##### Stored records #####

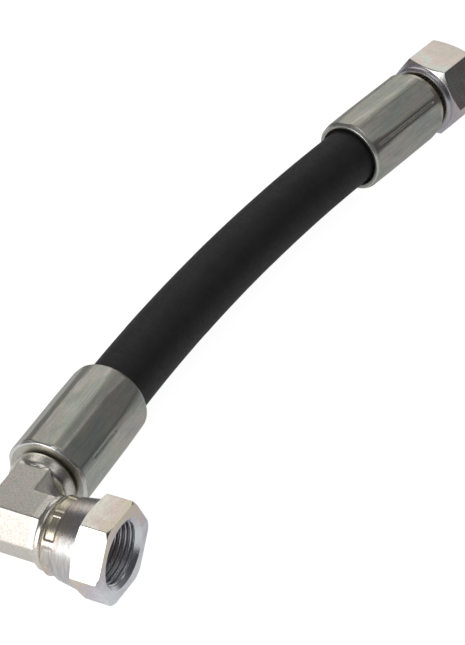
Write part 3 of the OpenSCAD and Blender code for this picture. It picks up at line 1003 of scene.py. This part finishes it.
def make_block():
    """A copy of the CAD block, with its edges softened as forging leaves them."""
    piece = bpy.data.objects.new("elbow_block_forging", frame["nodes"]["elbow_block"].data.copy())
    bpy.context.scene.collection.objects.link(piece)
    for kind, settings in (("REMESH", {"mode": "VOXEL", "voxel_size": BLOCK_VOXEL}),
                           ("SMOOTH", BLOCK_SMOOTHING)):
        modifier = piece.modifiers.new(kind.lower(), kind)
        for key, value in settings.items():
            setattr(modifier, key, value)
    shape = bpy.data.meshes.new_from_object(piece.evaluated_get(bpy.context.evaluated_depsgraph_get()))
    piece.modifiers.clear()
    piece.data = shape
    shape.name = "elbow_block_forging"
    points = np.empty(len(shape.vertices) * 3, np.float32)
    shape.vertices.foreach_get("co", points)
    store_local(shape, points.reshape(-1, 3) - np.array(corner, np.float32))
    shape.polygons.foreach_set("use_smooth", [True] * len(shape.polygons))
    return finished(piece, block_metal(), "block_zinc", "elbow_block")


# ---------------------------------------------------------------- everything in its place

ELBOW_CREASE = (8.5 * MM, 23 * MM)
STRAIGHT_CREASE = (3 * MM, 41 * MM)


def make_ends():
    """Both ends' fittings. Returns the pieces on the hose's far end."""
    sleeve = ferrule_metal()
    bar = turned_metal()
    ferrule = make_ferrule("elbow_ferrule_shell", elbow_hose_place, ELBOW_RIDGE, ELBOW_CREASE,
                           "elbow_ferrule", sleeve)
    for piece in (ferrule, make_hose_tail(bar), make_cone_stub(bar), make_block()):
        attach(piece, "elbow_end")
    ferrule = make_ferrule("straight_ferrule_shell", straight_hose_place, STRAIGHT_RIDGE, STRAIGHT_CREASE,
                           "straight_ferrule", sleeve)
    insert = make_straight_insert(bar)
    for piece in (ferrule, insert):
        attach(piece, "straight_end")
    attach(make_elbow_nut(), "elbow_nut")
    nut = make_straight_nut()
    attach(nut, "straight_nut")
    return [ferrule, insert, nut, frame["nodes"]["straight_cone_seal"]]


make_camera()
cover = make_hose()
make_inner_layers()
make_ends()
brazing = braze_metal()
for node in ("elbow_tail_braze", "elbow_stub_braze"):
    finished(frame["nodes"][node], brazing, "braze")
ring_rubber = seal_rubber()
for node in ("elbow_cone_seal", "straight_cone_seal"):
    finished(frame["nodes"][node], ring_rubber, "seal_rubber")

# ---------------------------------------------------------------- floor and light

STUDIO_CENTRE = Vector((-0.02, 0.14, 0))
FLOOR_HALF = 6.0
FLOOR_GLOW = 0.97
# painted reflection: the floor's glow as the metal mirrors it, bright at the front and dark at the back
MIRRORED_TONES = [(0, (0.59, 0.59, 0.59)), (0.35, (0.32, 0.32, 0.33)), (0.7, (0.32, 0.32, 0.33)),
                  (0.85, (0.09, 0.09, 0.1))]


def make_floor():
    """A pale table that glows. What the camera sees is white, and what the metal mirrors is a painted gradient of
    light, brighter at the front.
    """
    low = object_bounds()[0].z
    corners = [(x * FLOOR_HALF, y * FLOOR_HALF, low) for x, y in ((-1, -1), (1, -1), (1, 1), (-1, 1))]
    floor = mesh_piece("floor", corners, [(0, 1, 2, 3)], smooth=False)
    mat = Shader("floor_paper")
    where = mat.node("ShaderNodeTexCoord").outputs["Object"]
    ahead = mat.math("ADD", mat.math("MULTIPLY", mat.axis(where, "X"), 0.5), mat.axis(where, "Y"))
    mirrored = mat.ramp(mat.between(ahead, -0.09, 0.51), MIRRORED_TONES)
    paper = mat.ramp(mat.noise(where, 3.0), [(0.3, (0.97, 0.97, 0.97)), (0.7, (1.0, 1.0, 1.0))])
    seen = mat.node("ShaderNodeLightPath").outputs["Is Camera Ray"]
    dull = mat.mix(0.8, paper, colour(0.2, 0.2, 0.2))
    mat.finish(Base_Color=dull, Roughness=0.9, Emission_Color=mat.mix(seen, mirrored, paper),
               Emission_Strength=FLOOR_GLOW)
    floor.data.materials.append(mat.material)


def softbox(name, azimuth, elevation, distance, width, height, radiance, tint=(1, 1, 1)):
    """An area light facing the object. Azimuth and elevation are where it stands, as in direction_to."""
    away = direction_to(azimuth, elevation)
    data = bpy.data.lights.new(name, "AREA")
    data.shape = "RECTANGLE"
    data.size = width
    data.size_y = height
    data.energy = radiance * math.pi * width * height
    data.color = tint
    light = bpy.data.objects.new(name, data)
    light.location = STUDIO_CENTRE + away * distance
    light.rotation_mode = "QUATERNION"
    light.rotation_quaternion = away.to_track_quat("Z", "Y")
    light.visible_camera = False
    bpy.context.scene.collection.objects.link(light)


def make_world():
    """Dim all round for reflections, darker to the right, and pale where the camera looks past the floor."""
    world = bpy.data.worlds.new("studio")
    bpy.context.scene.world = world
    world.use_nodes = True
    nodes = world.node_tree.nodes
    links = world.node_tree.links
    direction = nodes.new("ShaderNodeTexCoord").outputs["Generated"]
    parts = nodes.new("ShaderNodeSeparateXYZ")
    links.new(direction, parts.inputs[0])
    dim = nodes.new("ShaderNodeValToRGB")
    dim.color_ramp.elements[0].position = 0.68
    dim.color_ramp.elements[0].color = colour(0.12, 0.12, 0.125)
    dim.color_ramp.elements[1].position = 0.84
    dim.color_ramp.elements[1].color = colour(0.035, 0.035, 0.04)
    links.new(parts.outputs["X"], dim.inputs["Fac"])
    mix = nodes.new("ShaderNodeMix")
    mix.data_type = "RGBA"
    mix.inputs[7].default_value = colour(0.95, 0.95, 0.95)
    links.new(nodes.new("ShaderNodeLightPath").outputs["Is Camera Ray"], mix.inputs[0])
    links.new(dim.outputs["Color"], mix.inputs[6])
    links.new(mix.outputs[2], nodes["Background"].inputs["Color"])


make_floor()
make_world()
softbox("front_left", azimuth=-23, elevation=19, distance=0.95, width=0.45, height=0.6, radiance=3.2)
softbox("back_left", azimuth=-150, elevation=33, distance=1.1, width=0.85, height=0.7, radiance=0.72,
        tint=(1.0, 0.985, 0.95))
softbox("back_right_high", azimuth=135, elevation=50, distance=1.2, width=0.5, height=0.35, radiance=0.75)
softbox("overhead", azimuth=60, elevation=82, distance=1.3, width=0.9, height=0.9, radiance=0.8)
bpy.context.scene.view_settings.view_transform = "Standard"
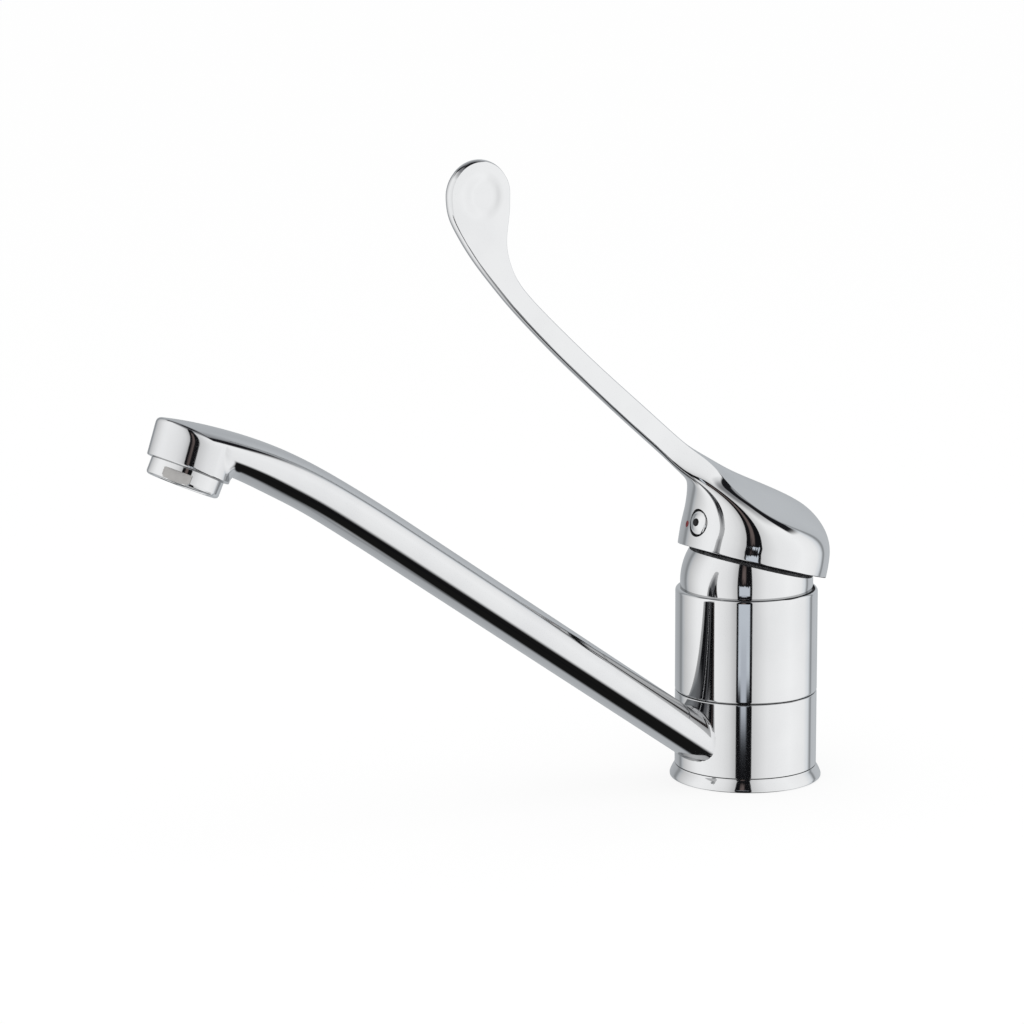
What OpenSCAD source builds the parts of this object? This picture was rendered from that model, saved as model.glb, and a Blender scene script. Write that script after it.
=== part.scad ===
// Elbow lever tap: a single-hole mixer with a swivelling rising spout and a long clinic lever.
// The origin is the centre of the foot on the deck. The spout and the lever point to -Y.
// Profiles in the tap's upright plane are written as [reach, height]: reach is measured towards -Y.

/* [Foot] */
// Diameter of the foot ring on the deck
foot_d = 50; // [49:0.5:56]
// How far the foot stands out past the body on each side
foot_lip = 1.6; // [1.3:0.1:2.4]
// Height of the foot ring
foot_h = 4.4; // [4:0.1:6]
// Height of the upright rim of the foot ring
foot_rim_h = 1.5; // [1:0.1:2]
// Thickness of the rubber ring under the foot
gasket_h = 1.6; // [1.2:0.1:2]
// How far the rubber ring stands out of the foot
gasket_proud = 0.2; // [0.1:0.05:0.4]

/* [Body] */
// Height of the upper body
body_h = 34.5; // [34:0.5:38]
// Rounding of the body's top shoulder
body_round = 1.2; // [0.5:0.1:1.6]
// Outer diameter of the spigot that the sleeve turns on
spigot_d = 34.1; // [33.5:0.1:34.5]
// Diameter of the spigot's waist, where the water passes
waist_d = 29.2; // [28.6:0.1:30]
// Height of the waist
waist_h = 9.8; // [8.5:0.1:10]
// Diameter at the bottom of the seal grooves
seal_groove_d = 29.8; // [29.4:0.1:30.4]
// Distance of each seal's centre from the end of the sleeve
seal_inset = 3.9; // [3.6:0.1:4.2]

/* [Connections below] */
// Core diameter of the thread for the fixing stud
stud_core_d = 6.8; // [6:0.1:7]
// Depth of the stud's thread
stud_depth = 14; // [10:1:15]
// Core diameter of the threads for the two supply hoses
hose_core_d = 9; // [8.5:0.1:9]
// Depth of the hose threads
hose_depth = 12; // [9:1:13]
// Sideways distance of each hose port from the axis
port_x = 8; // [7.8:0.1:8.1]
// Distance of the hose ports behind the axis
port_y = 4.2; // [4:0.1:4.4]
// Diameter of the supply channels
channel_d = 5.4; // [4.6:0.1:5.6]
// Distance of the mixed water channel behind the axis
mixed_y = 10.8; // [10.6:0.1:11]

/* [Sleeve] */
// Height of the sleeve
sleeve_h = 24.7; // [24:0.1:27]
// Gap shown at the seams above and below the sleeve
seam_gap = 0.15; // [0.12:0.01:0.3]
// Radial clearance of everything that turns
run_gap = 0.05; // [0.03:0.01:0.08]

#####

The exercise |
Extract exactly and only the lines above from the line containing "What OpenSCAD source" through the line containing "seal_inset = 3.9; // [3.6:0.1:4.2]", both end lines included.

Result for this exercise |
What OpenSCAD source builds the parts of this object? This picture was rendered from that model, saved as model.glb, and a Blender scene script. Write that script after it.
=== part.scad ===
// Elbow lever tap: a single-hole mixer with a swivelling rising spout and a long clinic lever.
// The origin is the centre of the foot on the deck. The spout and the lever point to -Y.
// Profiles in the tap's upright plane are written as [reach, height]: reach is measured towards -Y.

/* [Foot] */
// Diameter of the foot ring on the deck
foot_d = 50; // [49:0.5:56]
// How far the foot stands out past the body on each side
foot_lip = 1.6; // [1.3:0.1:2.4]
// Height of the foot ring
foot_h = 4.4; // [4:0.1:6]
// Height of the upright rim of the foot ring
foot_rim_h = 1.5; // [1:0.1:2]
// Thickness of the rubber ring under the foot
gasket_h = 1.6; // [1.2:0.1:2]
// How far the rubber ring stands out of the foot
gasket_proud = 0.2; // [0.1:0.05:0.4]

/* [Body] */
// Height of the upper body
body_h = 34.5; // [34:0.5:38]
// Rounding of the body's top shoulder
body_round = 1.2; // [0.5:0.1:1.6]
// Outer diameter of the spigot that the sleeve turns on
spigot_d = 34.1; // [33.5:0.1:34.5]
// Diameter of the spigot's waist, where the water passes
waist_d = 29.2; // [28.6:0.1:30]
// Height of the waist
waist_h = 9.8; // [8.5:0.1:10]
// Diameter at the bottom of the seal grooves
seal_groove_d = 29.8; // [29.4:0.1:30.4]
// Distance of each seal's centre from the end of the sleeve
seal_inset = 3.9; // [3.6:0.1:4.2]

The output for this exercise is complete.